On veut nous faire croire qu’il s’agit d’un choix entre libre-échange ou protectionnisme du marché national. Mais que ce modèle soit le belge ou le français ou autre, il repose toujours sur le même système exploiteur dont le marché est, en sus, complètement dominé et orienté par les entreprises les plus puissantes. Elles seules arrivent à s’y retrouver, en écrasant la concurrence et en asphyxiant les plus petits qu’elles, peu importe le lieu ou l’heure.

D’autres grands groupes portent également une lourde responsabilité dans le pourquoi de la colère des agriculteurs. Il s’agit bien sûr des centrales d’achats de la grande distribution qui réalisent les plus grandes marges possibles et imaginables au détriment de tous.

Mais cela n’a pas toujours été comme ça, avant la Révolution en Russie, par exemple, les ouvriers se réunissaient eux aussi en centrale d’achat pour peser plus lourds économiquement et pour obtenir des prix plus avantageux auprès des grands propriétaires qui leur vendaient la nourriture. Cela n’était qu’une mesure d’urgence pour faire face à la hausse des prix, en réalité seule une solution structurelle en profondeur qui nécessite la nationalisation sous contrôle démocratique des travailleurs des centrales d’achat, la grande distribution, de l’industrie alimentaire et des banques peut durablement régler ce problème.

La classe des travailleurs doit intervenir dans ce mouvement

En effet, aujourd’hui, du fait de l’absence quasi-totale du mouvement ouvrier organisé dans l’équation, les grands groupes de la distribution (Carrefour, Aldi, Delhaize, Colruyt, …) se regroupent pour acheter la quasi-totalité de la production de lait, de viande, etc. auprès des paysans. Leur imposant au passage des prix de ventes intenables. Ce qui asphyxie encore davantage ces derniers.

Les dirigeants du mouvement ouvrier se contentent de regarder passivement, de commenter en soutenant de loin, au lieu de prendre part activement à la lutte en rappelant par exemple ce que ces grands groupes font également tous les jours à leurs travailleurs, comme chez Delhaize (faut-il le rappeler ?), Aldi ou encore Mestdagh. Les exemples ne manquent malheureusement pas…

Tout le monde voit aussi la gentillesse avec laquelle les autorités capitalistes (police et tribunaux) reçoivent ce mouvement pourtant si dynamique et obstruant. Les raisons en sont simples. D’un côté ils craignent qu’une trop forte répression engendre une réaction de solidarité de la part de la classe ouvrière, et de l’autre ils cherchent à éteindre le mouvement en négociant le plus rapidement possible avec ceux qui le contrôlent actuellement : les capitalistes de l’agrobusiness.
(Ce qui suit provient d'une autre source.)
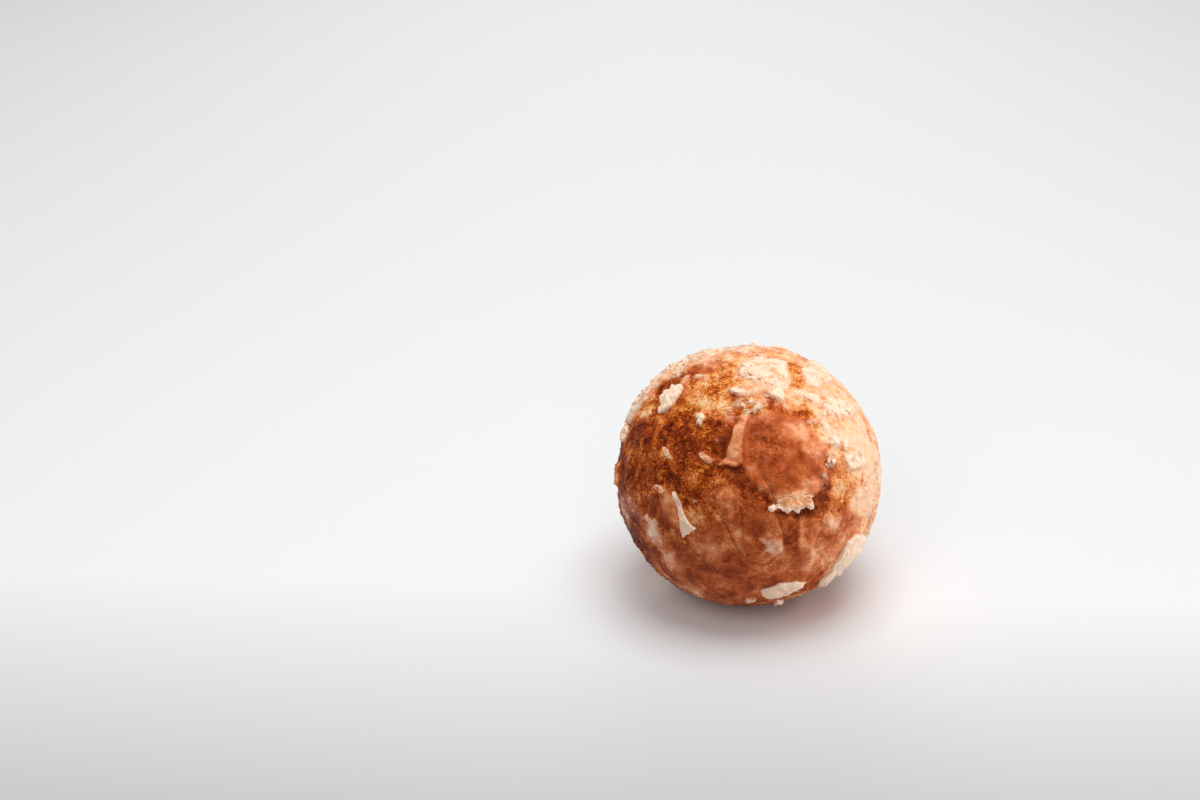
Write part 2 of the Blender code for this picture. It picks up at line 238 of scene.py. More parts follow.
FILMS = (
    # Bare crust: dark and grainy on the left, orange above it
    Film(0.05, 0.0, -0.09, 0.0, 80, ((70, 560), (200, 500), (330, 480), (520, 400), (640, 520), (640, 760),
         (720, 860), (560, 940), (430, 860), (300, 900), (150, 860), (70, 720))),
    Film(0.16, 0.1, 0.14, 0.0, 60, ((330, 480), (400, 330), (560, 200), (700, 170), (720, 300), (660, 430),
         (520, 440))),
    # Cloudy glaze over the top, broken glaze at the top right, and cloudy glaze down the right side
    Film(0.38, 0.85, 0.26, 0.05, 40, ((480, 170), (640, 70), (900, 60), (1120, 120), (1000, 180),
         (720, 150), (560, 200))),
    Film(0.39, 0.76, 0.34, 0.08, 50, ((700, 160), (960, 150), (1180, 180), (1340, 310), (1460, 560),
         (1300, 480), (1120, 470), (960, 400), (820, 390), (700, 280))),
    Film(0.46, 0.88, 0.44, 0.08, 60, ((1130, 480), (1330, 430), (1460, 600), (1490, 800), (1440, 1060),
         (1330, 1000), (1270, 900), (1330, 760), (1250, 640), (1130, 600))),
    Film(0.06, 0.45, 0.2, 0.0, 40, ((1130, 720), (1280, 680), (1320, 760), (1280, 870), (1180, 880))),
    Film(0.44, 1.0, 0.26, 0.12, 34, ((1240, 1040), (1330, 1010), (1370, 1060), (1300, 1180), (1220, 1280),
         (1130, 1330), (1160, 1230), (1215, 1140))),
    # Painted shade darkening the glaze under the lip, and the smooth, reddish glaze of the bottom
    Film(0.08, 0.3, -0.08, 0.0, 40, ((1100, 830), (1200, 880), (1160, 960), (1040, 960), (900, 950),
         (860, 900))),
    Film(0.09, 0.7, -0.04, 0.05, 60, ((560, 870), (800, 850), (900, 960), (1100, 960), (1280, 960),
         (1250, 1150), (1100, 1300), (900, 1400), (700, 1450), (500, 1400), (330, 1250), (300, 1100),
         (520, 1080))),
    Film(0.18, 0.85, 0.14, 0.08, 50, ((1120, 980), (1280, 900), (1400, 1000), (1340, 1060), (1220, 1200),
         (1080, 1260), (1060, 1130))),
    Film(0.2, 0.3, -0.08, 0.0, 40, ((100, 870), (300, 870), (330, 1000), (400, 1130), (330, 1240),
         (180, 1150), (100, 1000))),
    # Painted shade: darker crust along the lower left outline
    Film(0.12, 0.1, -0.22, 0.0, 30, ((80, 640), (150, 660), (160, 860), (240, 1100), (330, 1250),
         (250, 1260), (110, 1000))),
    Film(0.36, 0.6, -0.08, 0.05, 25, ((110, 890), (190, 870), (230, 960), (170, 1060), (125, 980))),
    # Painted shade: crust darkened along the lower left edge of the sheet, under its flank and under its lip
    Film(0.02, 0.15, -0.18, -0.1, 16, ((640, 712), (740, 712), (790, 800), (900, 860), (890, 900),
         (820, 880), (740, 810), (690, 740))),
    Film(0.02, 0.25, -0.2, -0.05, 14, ((890, 920), (1000, 930), (1110, 900), (1120, 950), (1020, 975),
         (900, 955))),
    # The smooth sheet in the middle, the haze on it, its pale torn flank and where its lip starts
    Film(0.04, 0.95, -0.05, 0.34, 5, ((742, 712), (765, 735), (780, 780), (835, 812), (905, 850),
         (1000, 845), (1100, 820), (1132, 740), (1150, 650), (1110, 550), (1030, 470), (900, 440),
         (790, 460), (748, 490), (738, 600))),
    Film(0.03, 0.4, -0.01, 0.3, 50, ((800, 600), (900, 560), (960, 620), (900, 700), (800, 700))),
    Film(0.12, 0.9, 0.1, 0.3, 50, ((960, 470), (1100, 520), (1150, 640), (1050, 640), (940, 560))),
    Film(0.1, 1.0, 0.2, 0.42, 5, ((735, 470), (760, 488), (744, 540), (740, 620), (744, 700), (715, 722),
         (632, 708), (660, 668), (682, 600), (700, 530))),
    Film(0.24, 1.0, 0.16, 0.32, 22, ((890, 860), (1000, 810), (1115, 770), (1115, 860), (920, 890))),
    # Solid patches of white sugar at the top right, partly painted highlight, with the bare streak between
    # two of them
    Film(0.68, 0.58, 0.32, 0.3, 18, ((716, 246), (738, 192), (800, 152), (900, 162), (950, 180), (966, 240),
         (984, 300), (940, 332), (870, 308), (800, 300), (742, 272))),
    Film(0.68, 0.6, 0.34, 0.3, 16, ((1030, 192), (1090, 172), (1150, 200), (1178, 262), (1130, 322),
         (1062, 300), (1040, 240))),
    Film(0.58, 0.62, 0.36, 0.24, 18, ((995, 345), (1060, 335), (1150, 352), (1240, 372), (1318, 400),
         (1300, 460), (1232, 462), (1150, 452), (1070, 396))),
    Film(0.8, 0.6, 0.34, 0.28, 16, ((1138, 392), (1180, 360), (1240, 380), (1252, 430), (1202, 456),
         (1150, 445))),
    Film(0.05, 0.3, 0.22, 0.0, 9, ((975, 165), (1010, 170), (1035, 240), (1045, 310), (990, 300),
         (968, 220))),
    # The crinkled rim along the upper left outline and the brown groove inside it, bare crust darkened
    # further with painted shade
    Film(0.56, 0.7, 0.22, 0.42, 14, ((90, 560), (110, 430), (190, 360), (290, 290), (350, 210), (430, 160),
         (560, 90), (600, 150), (470, 210), (400, 270), (330, 340), (250, 420), (190, 500))),
    Film(0.05, 0.1, -0.18, -0.22, 9, ((296, 350), (350, 290), (425, 245), (440, 266), (370, 320),
         (312, 372))),
    # Darker and oranger places in the lower half, and a crumb on the left outline
    Film(0.03, 0.45, -0.16, 0.0, 24, ((975, 1000), (1030, 1000), (1042, 1080), (1022, 1150), (972, 1140),
         (960, 1060))),
    Film(0.03, 0.7, -0.14, 0.0, 24, ((452, 1165), (515, 1160), (540, 1230), (520, 1290), (470, 1270))),
    Film(0.03, 0.3, 0.04, 0.0, 16, ((1090, 1262), (1168, 1244), (1182, 1290), (1150, 1345), (1075, 1372),
         (1084, 1310))),
    Film(0.03, 0.15, 0.03, 0.0, 26, ((560, 892), (640, 882), (740, 900), (750, 960), (680, 985),
         (580, 970))),
    Film(0.03, 0.4, -0.12, 0.0, 24, ((724, 740), (790, 830), (850, 900), (800, 930), (730, 880),
         (700, 800))),
    Film(0.12, 0.0, 0.14, 0.45, 10, ((60, 715), (118, 715), (122, 800), (100, 835), (60, 830))),
    # Soft pale blotches and streaks
    Film(0.52, 0.95, 0.16, 0.14, 22, ((275, 985), (312, 1000), (346, 1055), (376, 1095), (366, 1132),
         (330, 1135), (300, 1100), (282, 1050))),
    Film(0.44, 1.0, 0.14, 0.12, 28, ((350, 1150), (425, 1160), (446, 1235), (400, 1258), (362, 1215))),
    Film(0.56, 1.0, 0.18, 0.14, 28, ((845, 1072), (908, 1058), (960, 1120), (934, 1162), (865, 1145))),
    Film(0.3, 1.0, 0.16, 0.08, 34, ((825, 1160), (905, 1160), (920, 1210), (860, 1222))),
    Film(0.48, 1.0, 0.18, 0.1, 26, ((1160, 975), (1245, 950), (1255, 1000), (1190, 1025))),
    Film(0.46, 0.9, 0.12, 0.08, 22, ((490, 1320), (560, 1330), (565, 1385), (510, 1390))),
    Film(0.26, 1.0, 0.14, 0.1, 12, ((1030, 960), (1062, 960), (1068, 1060), (1050, 1150), (1034, 1080))),
    Film(0.2, 1.0, 0.12, 0.06, 40, ((520, 1080), (640, 1090), (700, 1150), (620, 1180), (540, 1150))),
    Film(0.1, 0.8, 0.1, 0.03, 50, ((640, 840), (740, 850), (740, 950), (660, 1000), (610, 930))),
    Film(0.44, 0.9, 0.12, 0.08, 14, ((295, 818), (345, 812), (380, 842), (372, 856), (320, 862))),
    Film(0.4, 0.9, 0.12, 0.1, 14, ((520, 640), (560, 650), (600, 690), (592, 712), (548, 696))),
    Film(0.46, 0.9, 0.14, 0.12, 12, ((345, 620), (384, 640), (386, 686), (356, 684))),
    Film(0.4, 0.9, 0.14, 0.12, 14, ((396, 268), (450, 246), (470, 270), (420, 304))),
    Film(0.5, 0.7, 0.2, 0.12, 16, ((488, 250), (545, 234), (558, 270), (510, 292))),
    Film(0.6, 0.6, 0.2, 0.15, 14, ((630, 92), (760, 96), (765, 130), (640, 132))),
    Film(0.55, 0.6, 0.2, 0.12, 14, ((1050, 470), (1105, 476), (1100, 505), (1062, 504))),
    Film(0.65, 0.6, 0.2, 0.3, 8, ((508, 462), (538, 450), (556, 486), (536, 522), (514, 508))),
    Film(0.62, 0.8, 0.2, 0.35, 9, ((660, 340), (690, 320), (740, 325), (746, 354), (712, 369), (670, 358))),
    Film(0.66, 0.8, 0.2, 0.45, 12, ((852, 348), (900, 325), (934, 338), (941, 370), (900, 386),
         (862, 374))),
    Film(0.8, 0.6, 0.3, 0.35, 8, ((1218, 578), (1250, 568), (1258, 618), (1232, 632))),
    Film(0.62, 0.6, 0.2, 0.3, 9, ((774, 1396), (800, 1380), (831, 1374), (826, 1391), (796, 1411))),
    Film(0.66, 0.9, 0.34, 0.2, 16, ((1226, 640), (1310, 640), (1352, 690), (1300, 735), (1250, 700))),
    Film(0.7, 0.8, 0.3, 0.25, 10, ((1166, 560), (1204, 556), (1208, 594), (1172, 598))),
)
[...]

Exit ainsi les revendications alors inaudibles des syndicats plus à gauche comme la Confédération paysanne en France et la FUGEA en Belgique dont les programmes, certes réformistes, remettent en cause la modèle agricole capitaliste.

La FUGEA par exemple refuse explicitement tout ce qui s’oppose à la bonne transition d’un modèle délétère à un modèle plus équitable pour les petits paysans, la biodiversité et le consommateurs-travailleurs : le traité de libre-échange du style Mercosur, absence de régulation des prix, réduction des budgets, augmentation des charges de travail et administratives, …

Ces syndicats constatent également avec effroi la diminution des achats de produits bios, mais à cela, nous, marxistes, ne pouvons nous empêcher de rappeler que les solutions ne peuvent pas venir de changement dans la consommation individuelle, mais qu'elles doivent bien être d’ordre systémique. Et que les crises à répétition du capitalisme, l’inflation, la greedflation, … ne font que précariser et paupériser des couches toujours plus larges de travailleurs qui ne peuvent alors plus bénéficier du « choix » de consommation et qui doivent donc se tourner vers le moins cher pour survivre.

Seul un renversement du capitalisme et l’instauration d’un système socialiste, où les grands groupes privés sont rendus publics et sont démocratiquement par la base de la société et leurs travailleurs, permettra d’à la fois aller vers une transition adéquate, et d’en même temps laisser chacun consommer les bonnes choses que la nature nous prodigue tous les jours dans le respect des producteurs.

Un autre monde est possible, un autre modèle agricole aussi, mais pas sous le capitalisme.

1)https://www.tijd.be/politiek-economie/europa/algemeen/op-de-boerenbetoging-in-brussel-we-gaan-terug-naar-de-middeleeuwen-met-leenheren-en-vazallen/10523635?M_BT=26222218323

2) Classe d’insecticide agissant sur le système nerveux central des insectes. Leur faible biodégradabilité, leur effet toxique persistant et leur diffusion dans la nature (migration dans le sol et les nappes phréatiques) commencent au bout de vingt ans à poser d'importants problèmes d'atteinte à des espèces vivantes qui n'étaient pas ciblées : insectes (abeilles, papillons…), prédateurs d'insectes (oiseaux, souris, taupes, mulots, chauve-souris) et agents fertilisants des sols (vers de terre). Source : Wikipedia.